The Structures That Hold The World
When you do SELECT * FROM users WHERE id = 5, what happens?
The database doesn’t scan the whole disk. It uses a Tree. But not a Binary Tree.
1. The Hardware Constraint: Disk I/O
- RAM Access: Nanoseconds.
- Disk Access: Milliseconds (1,000,000x slower).
- Block Size: Disks read data in blocks (e.g., 4KB or 16KB).
A standard Binary Tree spreads nodes across memory. Reading Node → Left → Left might trigger 3 disk seeks. Too slow.
2. B-Trees and B+Trees
A B-Tree is a “fat” tree. Each node contains many keys (e.g., 100) and many children.
- Height: Very low. A height-3 B-Tree can store millions of rows.
- Locality: One node = One Disk Page. Reading a node gets 100 keys in 1 seek.
B+Tree (The Standard)
Used by MySQL (InnoDB) and PostgreSQL.
- Internal Nodes: Only keys (for routing).

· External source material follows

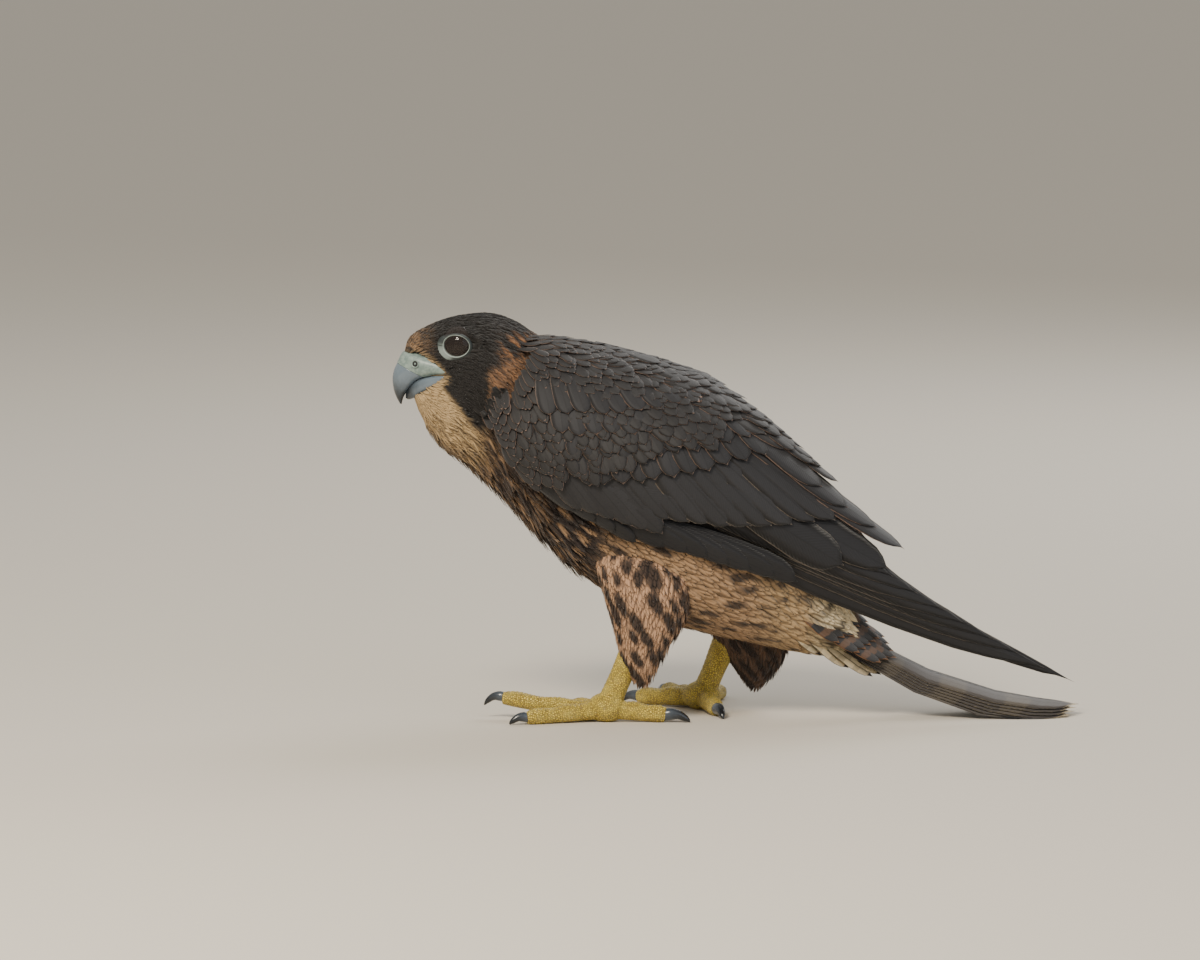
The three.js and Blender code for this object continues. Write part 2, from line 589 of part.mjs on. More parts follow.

- Leaf Nodes: Actual Data. Linked together for fast range scans.
3. Interactive: B+Tree Split
Visualize how a node “splits” when full, pushing the median up.
Tree Empty.
4. LSM Trees (Log-Structured Merge)
Used by Cassandra, RocksDB, Kafka.
- Problem: B-Trees do random writes (slow on HDD/SSD).
- Solution: Write sequentially to an append-only log (MemTable).
- Flush: When RAM is full, flush to disk as a sorted file (SSTable).
- Merge: Background process merges SSTables.
[!TIP] Read vs Write:
- B-Tree: Balanced. Good read, decent write.
- LSM Tree: Fast write (append-only), slower read (check MemTable + SSTables).